I am not sure, thought you might know

susan davis susan davis's picture

exaclty how do you legalize an industry and yet eliminate all jobs? make customers into criminals?

remind remind's picture

Huh? You do not create an industry to elminate jobs, you create an industry where there are, or is, a demand for jobs.

Jobs are offical, there is laws around them.

If you have a job that is not within that legal framework, you have none of the benefits coming from that legal framework. Any customer, who purchases good or services, or indeed employer, who has employees, outside of the legal framework are breaking the law.

Believe it or not public bake sales are actually illegal, if the baked goods are not cooked in a certified kitchen, by someone who is certified in food safe, and held by a registered charity, or org.

Consumers of bake sale goodies, who get sick from them, have no legal recourse, if they knowingly purchase goods that are illegally made and sold.

remind remind's picture

Actually, I should have stated no public official culpability legal recourse, i suppose they could try and sue the org or group.
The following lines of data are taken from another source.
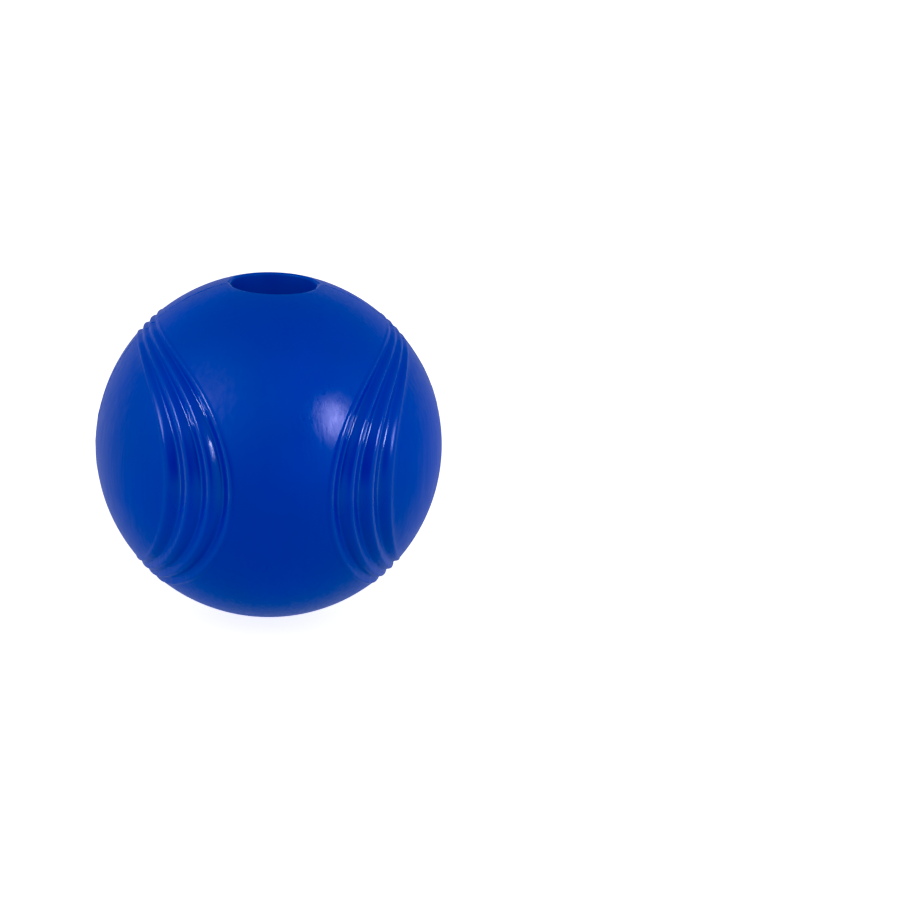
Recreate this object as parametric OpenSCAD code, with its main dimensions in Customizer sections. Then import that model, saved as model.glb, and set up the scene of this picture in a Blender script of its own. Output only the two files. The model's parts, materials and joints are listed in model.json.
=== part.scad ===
// Dryer ball: a hollow rubber ball with a round mouth in its top and two groups of curved grooves.
// It is two identical moulded half shells, bonded together on an upright seam that crosses the mouth.
// The origin is the centre of the ball, +Z points out of the mouth, and the seam lies in the XZ plane.

/* [Ball] */
// Outside diameter of the ball
ball_d = 65; // [58:0.5:90]
// Thickness of the rubber wall
wall = 6; // [4:0.5:9]

/* [Mouth] */
// Diameter of the round mouth in the top
mouth_d = 16; // [10:0.5:20]
// Radius on the outer edge of the mouth
mouth_edge_r = 0.5; // [0.2:0.1:1]

/* [Grooves] */
// Number of grooves in each of the two groups
groove_count = 3; // [1:1:3]
// Distance from the middle of the ball to the first groove, at mid height
groove_first_x = 10.4; // [8:0.1:12.5]
// Distance from one groove to the next, at mid height
groove_pitch_x = 3.8; // [3.2:0.1:4.6]
// Width of a groove at mid height
groove_w = 2.0; // [1.4:0.1:3.1]
// Depth of a groove at the middle of its half shell
groove_depth = 1.1; // [0.4:0.05:1.2]
// Angle between the mouth's axis and the place where the first groove crosses the seam
groove_first_angle = 42.5; // [36:0.5:50]
// Angle from one groove to the next, where they cross the seam
groove_pitch_angle = 3; // [2.4:0.1:3.6]
// Width of a groove where it crosses the seam
groove_seam_w = 0.9; // [0.6:0.05:1.3]
// Depth of a groove where it crosses the seam
groove_seam_depth = 0.35; // [0.1:0.05:0.5]

/* [Seam] */
// Thickness of the bonded layer between the half shells
bond_t = 0.3; // [0.2:0.05:0.6]
// Height of the moulding flash that stands out along the seam
flash_h = 0.15; // [0.05:0.05:0.4]

/* [Hidden] */
$fn = 128;
rubber_blue = [0.00, 0.20, 0.68];
bond_blue = [0.05, 0.26, 0.74];

ball_r = ball_d / 2;
cavity_r = ball_r - wall;
mouth_r = mouth_d / 2;
// How far a cutter reaches past what it cuts
over = 2;
reach = ball_r + over;

// The rounded mouth edge is an arc that touches the bore inside and the ball outside
mouth_arc_x = mouth_r + mouth_edge_r;
mouth_arc_z = sqrt(pow(ball_r - mouth_edge_r, 2) - pow(mouth_arc_x, 2));
arc_to_ball = ball_r / (ball_r - mouth_edge_r);

// The groove floor is a sphere a little off centre, so a groove grows shallower towards the seam
floor_mid_r = ball_r - groove_depth;
floor_seam_r = ball_r - groove_seam_depth;
floor_shift = (pow(floor_seam_r, 2) - pow(floor_mid_r, 2)) / (2 * floor_mid_r);
floor_r = floor_mid_r + floor_shift;

// Where an edge of groove i runs: edge is -1 for its inner edge and 1 for its outer edge
function edge_x(i, edge) = groove_first_x + i * groove_pitch_x + edge * groove_w / 2;
function edge_angle(i, edge) =
    groove_first_angle + i * groove_pitch_angle + edge * asin(groove_seam_w / 2 / ball_r);

// The upright arc through that edge's mid-height point and its two seam points
function seam_dx(i, edge) = ball_r * sin(edge_angle(i, edge)) - edge_x(i, edge);
function seam_z(i, edge) = ball_r * cos(edge_angle(i, edge));
function arc_r(i, edge) =
    (pow(seam_dx(i, edge), 2) + pow(seam_z(i, edge), 2)) / (2 * seam_dx(i, edge));

// The outline beyond one edge of a groove, seen from the front
module beyond_edge(i, edge) {
    translate([edge_x(i, edge) + arc_r(i, edge), 0])
        circle(r = arc_r(i, edge));
}

// The outline of all the grooves of both groups, seen from the front
module groove_outlines() {
    for (group = [0, 180], i = [0 : groove_count - 1])
        rotate(group)
            difference() {
                beyond_edge(i, -1);
                beyond_edge(i, 1);
            }
}

// A flat outline in the seam's plane made into a solid, the same distance to the front and the rear
module through_seam(thickness) {
    rotate([90, 0, 0])
        linear_extrude(height = thickness, center = true)
            children();
}

// The bore of the mouth, with the rounded edge at its outer end
module mouth() {
    cylinder(r = mouth_r, h = reach);
    rotate_extrude()
        difference() {
            polygon([
                [mouth_r - mouth_edge_r, mouth_arc_z],
                [mouth_arc_x, mouth_arc_z],
                [mouth_arc_x * arc_to_ball, mouth_arc_z * arc_to_ball],
                [mouth_arc_x * arc_to_ball, reach],
                [mouth_r - mouth_edge_r, reach]
            ]);
            translate([mouth_arc_x, mouth_arc_z])
                circle(r = mouth_edge_r);
        }
}

// One moulded half shell, on the -Y side of the seam
module half_shell() {
    difference() {
        intersection() {
            sphere(r = ball_r);
            translate([-reach, -reach - bond_t / 2, -reach])
                cube([2 * reach, reach, 2 * reach]);
        }
        sphere(r = cavity_r);
        mouth();
        difference() {
            through_seam(2 * reach)
                groove_outlines();
            translate([0, floor_shift, 0])
                sphere(r = floor_r);
        }
    }
}

module front_half_shell() {
    color(rubber_blue)
        half_shell();
}

// The same moulding, turned round
module rear_half_shell() {
    color(rubber_blue)
        rotate([0, 0, 180])
            half_shell();
}

// The bonded layer between the half shells, with the flash that stands out of the ball
module seam_bond() {
    color(bond_blue)
        difference() {
            through_seam(bond_t)
                difference() {
                    circle(r = ball_r + flash_h);
                    circle(r = cavity_r);
                    difference() {
                        groove_outlines();
                        circle(r = floor_seam_r);
                    }
                }
            mouth();
        }
}

front_half_shell();
rear_half_shell();
seam_bond();
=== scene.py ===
"""A hollow rubber dryer ball: two moulded half shells bonded on an upright seam that crosses the mouth."""

import json
import math

import bpy
from mathutils import Euler, Matrix, Vector


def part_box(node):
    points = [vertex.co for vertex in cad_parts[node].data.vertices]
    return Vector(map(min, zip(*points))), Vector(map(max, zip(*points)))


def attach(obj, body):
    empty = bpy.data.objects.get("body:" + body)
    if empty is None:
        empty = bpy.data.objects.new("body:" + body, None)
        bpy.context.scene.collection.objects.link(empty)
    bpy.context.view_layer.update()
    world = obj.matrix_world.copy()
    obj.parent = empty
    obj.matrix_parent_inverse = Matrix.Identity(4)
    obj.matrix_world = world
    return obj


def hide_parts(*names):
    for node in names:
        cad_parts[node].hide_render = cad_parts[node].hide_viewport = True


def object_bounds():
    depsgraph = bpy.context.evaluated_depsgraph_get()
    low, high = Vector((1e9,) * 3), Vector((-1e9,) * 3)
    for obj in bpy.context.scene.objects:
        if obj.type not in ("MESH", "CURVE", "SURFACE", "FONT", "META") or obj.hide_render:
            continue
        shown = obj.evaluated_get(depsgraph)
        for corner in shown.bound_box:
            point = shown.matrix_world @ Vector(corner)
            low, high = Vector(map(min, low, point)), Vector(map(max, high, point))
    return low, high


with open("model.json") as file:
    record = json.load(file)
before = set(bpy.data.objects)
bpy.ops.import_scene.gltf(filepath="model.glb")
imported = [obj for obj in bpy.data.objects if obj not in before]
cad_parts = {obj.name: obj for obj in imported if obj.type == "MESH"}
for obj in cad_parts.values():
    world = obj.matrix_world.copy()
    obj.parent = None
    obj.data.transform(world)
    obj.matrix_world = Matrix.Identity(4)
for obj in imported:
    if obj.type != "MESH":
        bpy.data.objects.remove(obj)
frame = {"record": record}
cad_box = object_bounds()


# ---- Front half shell ----
# One half of the hollow ball, press moulded in solid blue rubber with a 6 mm wall. Half of the mouth
# and the front half of all six grooves are moulded in. Its flat rim is roughened and bonded to the
# rear half with rubber cement. The grooves keep their gloss, and tumbling has dulled the rest.

BALL_R = -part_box("front_half_shell")[0].z
HALF_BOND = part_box("seam_bond")[1].y
MOUTH = next(mount for mount in frame["record"]["mounts"] if mount["name"] == "mouth")

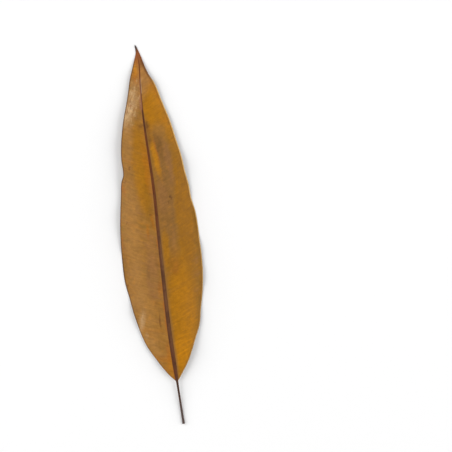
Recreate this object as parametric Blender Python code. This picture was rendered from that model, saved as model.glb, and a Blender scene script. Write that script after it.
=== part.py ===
# Preserved tropical leaf: a long, lance-shaped dried leaf with its cut stalk, lying on a surface.
# The leaf grew as one piece, so it is one solid: blade, midrib and stalk together.
# Metres, +Z up. The tip points to +Y, and the origin is under the middle of the leaf, on the surface.

import math

import bmesh
import bpy

# Driving dimensions
LENGTH = 0.460  # cut end to tip
STALK_LENGTH = 0.052
HALF_WIDTH = 0.0485  # widest half of the blade, midrib to margin
BLADE_THICKNESS = 0.0007
MIDRIB_HEIGHT = 0.0150  # top of the arch that the midrib makes over the surface

# Outline of each half, as (share of the blade from base to tip, share of the widest half)
LEFT_OUTLINE = (
    (0.00, 0.020), (0.02, 0.165), (0.06, 0.376), (0.12, 0.633), (0.20, 0.807), (0.26, 0.899),
    (0.31, 0.970), (0.36, 0.981), (0.41, 0.973), (0.46, 0.945), (0.51, 0.899), (0.56, 0.842),
    (0.68, 0.688), (0.73, 0.609), (0.78, 0.506), (0.83, 0.384), (0.87, 0.303), (0.91, 0.232),
    (0.95, 0.123), (0.975, 0.030), (0.994, 0.012), (1.00, 0.007),
)
RIGHT_OUTLINE = (
    (0.00, 0.020), (0.02, 0.148), (0.06, 0.377), (0.12, 0.618), (0.16, 0.764), (0.20, 0.833),
    (0.26, 0.935), (0.31, 0.985), (0.36, 1.000), (0.41, 0.989), (0.45, 0.982), (0.49, 0.957),
    (0.53, 0.889), (0.57, 0.865), (0.61, 0.822), (0.66, 0.788), (0.71, 0.718), (0.76, 0.649),
    (0.80, 0.560), (0.84, 0.461), (0.88, 0.358), (0.91, 0.213), (0.94, 0.119), (0.97, 0.071),
    (0.994, 0.028), (1.00, 0.012),
)
# Sideways run of the midrib, as (share of the leaf from cut end to tip, metres to the right)
MIDRIB_PATH = (
    (0.00, 0.0000), (0.10, -0.0010), (0.25, -0.0023), (0.39, -0.0013), (0.52, 0.0000),
    (0.62, 0.0010), (0.80, -0.0006), (0.89, 0.0004), (0.95, 0.0022), (1.00, 0.0000),
)
# Height of the midrib, as (share of the leaf, share of MIDRIB_HEIGHT)
MIDRIB_ARCH = (
    (0.00, 0.096), (0.03, 0.105), (0.11, 0.330), (0.22, 0.640), (0.36, 0.890), (0.52, 1.000),
    (0.68, 0.900), (0.82, 0.620), (0.91, 0.300), (0.96, 0.060), (1.00, -0.120),
)
# Half width of the midrib and the stalk, as (share of the leaf, metres)
RIB_HALF_WIDTH = (
    (0.000, 0.00155), (0.015, 0.00138), (0.100, 0.00135), (0.160, 0.00215), (0.330, 0.00205),
    (0.580, 0.00165), (0.800, 0.00095), (0.960, 0.00055), (1.000, 0.00042),
)
# How far the rounded rib stands over and under the middle of the blade, in the same form
RIB_OVER = (
    (0.00, 0.00130), (0.02, 0.00115), (0.11, 0.00115), (0.18, 0.00100), (0.60, 0.00080),
    (0.85, 0.00055), (1.00, 0.00036),
)
RIB_UNDER = (
    (0.00, 0.00145), (0.02, 0.00140), (0.11, 0.00170), (0.18, 0.00190), (0.60, 0.00130),
    (0.85, 0.00070), (0.94, 0.00035), (0.98, 0.00004), (1.00, 0.00000),
)

# Cross section of the blade
SWELL = 0.0026  # each half rises this much beside the midrib
LEFT_DROOP = 0.0130  # and its margin hangs this much lower than the midrib
RIGHT_DROOP = 0.0134
TWIST = 0.0014

# Waves of each margin, as (height, length, place of a crest along the leaf)
LEFT_WAVES = ((0.0022, 0.104, 0.035), (0.0008, 0.041, 0.012))
RIGHT_WAVES = ((0.0020, 0.122, 0.070), (0.0007, 0.047, 0.031))
WAVE_REACH = 2.4  # the greater, the nearer the waves keep to the margin

# Where each margin sags to the surface and lies on it
LEFT_REST_PLACE = 0.193  # along the leaf
RIGHT_REST_PLACE = 0.243
REST_SPREAD = 0.028
LEFT_SAG = 0.0026
RIGHT_SAG = 0.0038

# The pinch in the left margin, where the leaf creased as it dried
PINCH_PLACE = 0.306  # along the leaf
PINCH_BASE_SPREAD = 0.0070  # towards the stalk
PINCH_TIP_SPREAD = 0.0140
PINCH_DEPTH = 0.0029
PINCH_LIFT = 0.0030

FLOOR_SOFTNESS = 0.0010  # height over which the blade bends to lie flat on the surface
RIB_BLEND = 0.0003  # how softly the rib runs out into the blade
RIB_SHARE = 0.7  # the most of a narrow half that the rib's columns take up
STALK_SIDE_ANGLE = math.radians(75)  # the stalk's round section ends here, in a narrow flat side

LEAF_COLOUR = (0.36, 0.19, 0.045, 1.0)
LEAF_ROUGHNESS = 0.55

# Mesh: rows across the leaf, as (end of a stretch along the leaf, number of rows), and columns along it
ROWS = ((0.047, 8), (0.074, 11), (0.290, 41), (0.322, 10), (0.456, 25), (0.460, 3))
RIB_COLUMNS = 6
SIDE_COLUMNS = (0.09, 0.25, 0.46, 0.68, 0.85, 0.95, 1.00)  # shares of the way from rib to margin
SLOPE_STEP = 0.04  # share of a half over which the blade's slope is taken
SHARP_ANGLE = math.radians(50)


def curve_through(points, place):
    """The value at a place of a smooth curve through the points."""
    last = len(points) - 2
    i = 0
    while i < last and points[i + 1][0] < place:
        i += 1

    def slope(j):
        before = points[max(j - 1, 0)]
        after = points[min(j + 1, len(points) - 1)]
        return (after[1] - before[1]) / (after[0] - before[0])

    (start, from_value), (end, to_value) = points[i], points[i + 1]
    span = end - start
    t = min(max((place - start) / span, 0.0), 1.0)
    rise = 3 * t ** 2 - 2 * t ** 3
    leave = (t ** 3 - 2 * t ** 2 + t) * span * slope(i)
    arrive = (t ** 3 - t ** 2) * span * slope(i + 1)
    return from_value + rise * (to_value - from_value) + leave + arrive


def soft_max(a, b, softness):
    """The greater of two values, rounded off where they are nearly equal."""
    overlap = max(softness - abs(a - b), 0.0)
    return max(a, b) + overlap ** 2 / (4 * softness)


def nearness(along, place, spread):
    """1 at a place along the leaf, falling to 0 over its spread."""
    return math.exp(-((along - place) / spread) ** 2)


def pinch(along):
    """1 where the left margin is pinched in most, falling off faster towards the stalk."""
    spread = PINCH_BASE_SPREAD if along < PINCH_PLACE else PINCH_TIP_SPREAD
    return nearness(along, PINCH_PLACE, spread)


def rib_half_width(along):
    return curve_through(RIB_HALF_WIDTH, along / LENGTH)


def half_width(along, side):
    """From the midrib to the margin, on the left (side -1) or on the right (side 1)."""
    stalk = rib_half_width(along) * math.sin(STALK_SIDE_ANGLE)
    if along < STALK_LENGTH:
        return stalk
    share = (along - STALK_LENGTH) / (LENGTH - STALK_LENGTH)
    width = HALF_WIDTH * curve_through(LEFT_OUTLINE if side < 0 else RIGHT_OUTLINE, share)
    if side < 0:
        width -= PINCH_DEPTH * pinch(along)
    return max(width, stalk)


def waves(along, side):
    """Height of a margin's waves at a place along the leaf."""
    if side < 0:
        height = PINCH_LIFT * pinch(along)
        height -= LEFT_SAG * nearness(along, LEFT_REST_PLACE, REST_SPREAD)
    else:
        height = -RIGHT_SAG * nearness(along, RIGHT_REST_PLACE, REST_SPREAD)
    for crest, length, place in LEFT_WAVES if side < 0 else RIGHT_WAVES:
        height += crest * math.cos(2 * math.pi * (along - place) / length)
    return height


def lie_on_surface(height):
    """The same height, bent level where the blade would sink into the surface."""
    lowest = BLADE_THICKNESS / 2
    return lowest + soft_max(height - lowest, 0.0, FLOOR_SOFTNESS)


def blade_height(along, across):
    """Height of the middle of the blade. Across runs from -1 at the left margin to 1 at the right."""
    side = -1 if across < 0 else 1
    q = abs(across)
    breadth = half_width(along, side) / HALF_WIDTH
    height = MIDRIB_HEIGHT * curve_through(MIDRIB_ARCH, along / LENGTH)
    height += SWELL * breadth * 4 * q * (1 - q)
    height -= (LEFT_DROOP if side < 0 else RIGHT_DROOP) * breadth ** 2 * q ** 2
    height += TWIST * breadth * across * math.sin(2 * math.pi * along / LENGTH)
    height += breadth * q ** WAVE_REACH * waves(along, side)
    return lie_on_surface(height)


def blade_slope(along, across):
    """Steepness of the blade at a place, from there towards the margin."""
    side = -1 if across < 0 else 1
    inner = min(abs(across), 1 - SLOPE_STEP)
    rise = blade_height(along, side * (inner + SLOPE_STEP)) - blade_height(along, side * inner)
    return rise / (SLOPE_STEP * half_width(along, side))


def rib_height(along, from_midrib, heights):
    """Height of the rounded rib at a distance from the midrib's centre line."""
    share = min(abs(from_midrib) / rib_half_width(along), 1.0)
    return curve_through(heights, along / LENGTH) * math.sqrt(1 - share ** 2)


def leaf_point(along, across, upper):
    """A point of the leaf's upper face or underside."""
    side = -1 if across < 0 else 1
    from_midrib = across * half_width(along, side)
    x = curve_through(MIDRIB_PATH, along / LENGTH) + from_midrib
    y = along - LENGTH / 2
    middle = blade_height(along, across)
    blade = BLADE_THICKNESS / 2 * math.hypot(1, blade_slope(along, across))
    if upper:
        return x, y, middle + soft_max(rib_height(along, from_midrib, RIB_OVER), blade, RIB_BLEND)
    under = middle - soft_max(rib_height(along, from_midrib, RIB_UNDER), blade, RIB_BLEND)
    return x, y, max(under, 0.0)


def row_places():
    """Places along the leaf of the mesh's rows."""
    places = [0.0]
    for end, count in ROWS:
        start = places[-1]
        places += [start + (end - start) * (i + 1) / count for i in range(count)]
    return places


def column_share(along, column):
    """Share of the way from the midrib to the margin of a column, which is 0 on the midrib."""
    side = -1 if column < 0 else 1
    width = half_width(along, side)
    rib = min(rib_half_width(along), RIB_SHARE * width)
    half_rib = RIB_COLUMNS // 2
    if abs(column) <= half_rib:
        return rib * math.sin(math.pi / 2 * column / half_rib) / width
    out = SIDE_COLUMNS[abs(column) - half_rib - 1]
    return side * (rib + (width - rib) * out) / width


def leaf_mesh():
    """A flat slab of small triangles, the same on both faces, that is then shaped into the leaf."""
    places = row_places()
    half_columns = RIB_COLUMNS // 2 + len(SIDE_COLUMNS)
    bm = bmesh.new()
    bmesh.ops.create_grid(bm, x_segments=2 * half_columns, y_segments=len(places) - 1, size=0.5)
    bmesh.ops.triangulate(bm, faces=bm.faces[:])
    bmesh.ops.solidify(bm, geom=bm.faces[:], thickness=1.0)
    # The slab now runs from -0.5 to 0.5 both ways, with its upper face at 0 and its underside at -1.
    for vertex in bm.verts:
        column = round(vertex.co.x * 2 * half_columns)
        along = places[round((vertex.co.y + 0.5) * (len(places) - 1))]
        upper = vertex.co.z > -0.5
        vertex.co = leaf_point(along, column_share(along, column), upper)

    sides = [vertex.co.x for vertex in bm.verts]
    bmesh.ops.translate(bm, verts=bm.verts[:], vec=(-(min(sides) + max(sides)) / 2, 0, 0))
    bmesh.ops.triangulate(bm, faces=bm.faces[:])
    bmesh.ops.recalc_face_normals(bm, faces=bm.faces[:])
    mesh = bpy.data.meshes.new("leaf")
    bm.to_mesh(mesh)
    bm.free()
    mesh.shade_smooth()
    mesh.set_sharp_from_angle(angle=SHARP_ANGLE)
    return mesh


def leaf_material():
    """Golden brown, leathery and half matt."""
    material = bpy.data.materials.new("dried leaf")
    material.use_nodes = True
    shader = material.node_tree.nodes["Principled BSDF"]
    shader.inputs["Base Color"].default_value = LEAF_COLOUR
    shader.inputs["Roughness"].default_value = LEAF_ROUGHNESS
    return material


def build():
    for item in list(bpy.data.objects):
        bpy.data.objects.remove(item)
    collection = bpy.data.collections.new("preserved tropical leaf")
    bpy.context.scene.collection.children.link(collection)
    leaf = bpy.data.objects.new("leaf", leaf_mesh())
    leaf.data.materials.append(leaf_material())
    collection.objects.link(leaf)


build()
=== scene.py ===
import math

import bmesh
import bpy
import numpy as np
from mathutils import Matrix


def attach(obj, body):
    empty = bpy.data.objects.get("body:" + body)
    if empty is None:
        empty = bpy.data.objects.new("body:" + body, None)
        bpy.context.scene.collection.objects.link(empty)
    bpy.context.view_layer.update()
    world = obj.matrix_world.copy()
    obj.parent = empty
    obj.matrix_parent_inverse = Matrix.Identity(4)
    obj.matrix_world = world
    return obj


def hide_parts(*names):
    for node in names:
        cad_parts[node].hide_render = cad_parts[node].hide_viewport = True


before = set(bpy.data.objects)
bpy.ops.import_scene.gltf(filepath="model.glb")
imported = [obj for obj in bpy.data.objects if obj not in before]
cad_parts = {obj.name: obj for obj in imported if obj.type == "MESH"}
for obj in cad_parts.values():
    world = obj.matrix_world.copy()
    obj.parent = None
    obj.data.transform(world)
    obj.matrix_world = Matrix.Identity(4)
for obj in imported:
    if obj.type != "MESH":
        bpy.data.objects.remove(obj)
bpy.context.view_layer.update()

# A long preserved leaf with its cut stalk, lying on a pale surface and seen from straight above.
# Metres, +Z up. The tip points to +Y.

# Size and outline of the leaf
LENGTH = 0.460  # cut end to tip
STALK_LENGTH = 0.052
HALF_WIDTH = 0.0485  # widest half of the blade, midrib to margin
BLADE_THICKNESS = 0.0007  # of the CAD solid, which sets how high the blade lies
SHEET_THICKNESS = 0.00048  # of the blade as it is seen here
MIDRIB_HEIGHT = 0.0150
SIDE_SHIFT = 0.000502  # brings the middle of the blade's width over the origin

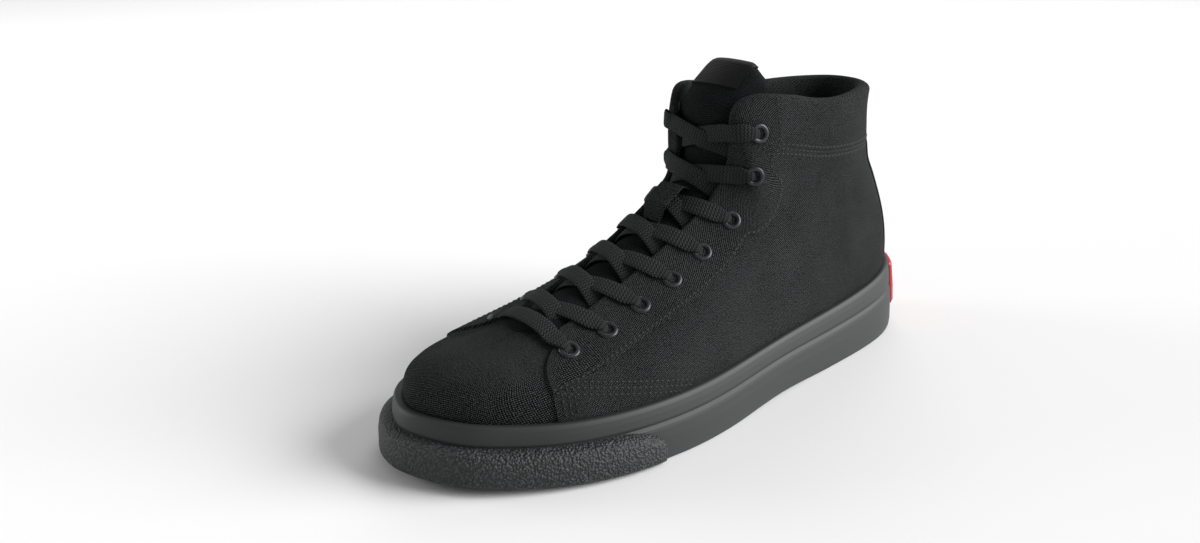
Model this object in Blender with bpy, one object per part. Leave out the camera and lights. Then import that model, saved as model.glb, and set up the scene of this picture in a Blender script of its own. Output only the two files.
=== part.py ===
"""High top sneaker, a left shoe: canvas upper, vulcanised rubber sole and flat laces.

Metres, +Z up. The toe points toward -Y and the outer (lateral) side toward +X.
The origin is on the floor, under the middle of the shoe's bounding box.
"""
import math
from collections import namedtuple

import bmesh
import bpy
import numpy as np
from mathutils import Matrix, Vector

MM = 0.001

# Driving dimensions of the last and of the shoe
LAST_LENGTH = 288 * MM
BALL_WIDTH = 96 * MM
COLLAR_HEIGHT = 137 * MM
SIDE_HEIGHT = 28 * MM          # rubber side above the floor at the toe
TOE_SPRING = 4.5 * MM
HEEL_LIFT = 1.5 * MM
WAIST_LIFT = 1.0 * MM
CUP_FLOOR = 9 * MM             # sole thickness under the foot

# Walls and clearances
GAP = 0.3 * MM
SOFT_GAP = 1.1 * MM             # to a soft neighbour that bends
TRIM_GAP = 0.6 * MM             # trim on the curved tongue, eyelets on the eyestay
WALL = 2.0 * MM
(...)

susan davis susan davis's picture

are you not against business owners and customers and for the swedish model? we are completed our occupational health and safety training .....

it just seems you are describing the exact mechanisms we are trying to create.....we aren't looking fr spcial excepmtio , we want equal rughts and protections. of course we would be subject to the same rules as other industries. but beung a nurse is not part of the criminal code.

we want accountaability under labor law, the criminal code is not where these laws should be. we have labor laws and workers rights, why 2 seperate sets of laws and why are criminal code provisions being used to govern an industry? this is what decriminalization stands for, not a big free for all as is being portryaed here with traffickers and pimps laughing all the way to the bank.

we are not criminals, we are workers. take us out of the criminal code now!!!